Maryland Health and Mental Hygiene Secretary Dr. Joshua M. Sharfstein faced some tough questions before a congressional oversight committee Thursday before heading back up to Annapolis to discuss a report from the Office of Legislative Audits.
Sharfstein appeared before the Committee on Oversight and Government Reform as part of a hearing on states with troubled health benefit exchanges. A nearly 12 minute exchange between Sharfstein and Rep. Jim Jordan, R-Ohio, was perhaps the most contentious part of the hearing. (See the full hearing.)
Jordan criticized Sharfstein for his characterization that the state would meet its goals for the number of people who had signed up for private health insurance thorough the Maryland Health Benefit Exchange.
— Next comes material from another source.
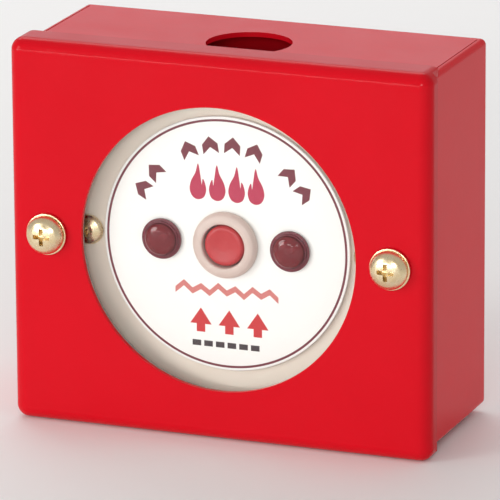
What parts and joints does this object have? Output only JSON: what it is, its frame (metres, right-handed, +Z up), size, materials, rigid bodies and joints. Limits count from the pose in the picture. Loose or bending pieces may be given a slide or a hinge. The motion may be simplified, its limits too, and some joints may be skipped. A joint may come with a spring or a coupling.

“My understanding is (Center for Medicaid and Medicare Services) enrollment target was 150,000 for the state of Maryland and as of April 1, you are at 60,000,” Jordan said.
(Actually, slightly more than 63,000, according to numbers released on Tuesday by Sharfstein.)
Sharfstein denied knowledge of a federal goal and said he had never seen it. Later, Sharfstein told Jordan and others that the state goal of privately insurance registrations through the site was 75,000 but that it had been revised down from an earlier goal of 150,000. Both goals were set by the Hilltop Institute at the University of Maryland, Baltimore County.
Sharfstein earlier this year said he asked the nonprofit to revise it’s numbers.
“They made an error in the report,” he told Jordan.
“How convenient,” Jordan replied, calling it “defining the standard down.”
Sharfstein told Jordan that the Hilltop report “was an estimate, not a goal.”
The state health department secretary went on to stress that despite the problems of the site, the state had made progress in getting it to work even as they announced earlier this week that they were going to switch over to using a site built by Connecticut.
“Of course you were going to make progress,”Jordan said. “When it’s this bad, there’s no place to go but up.”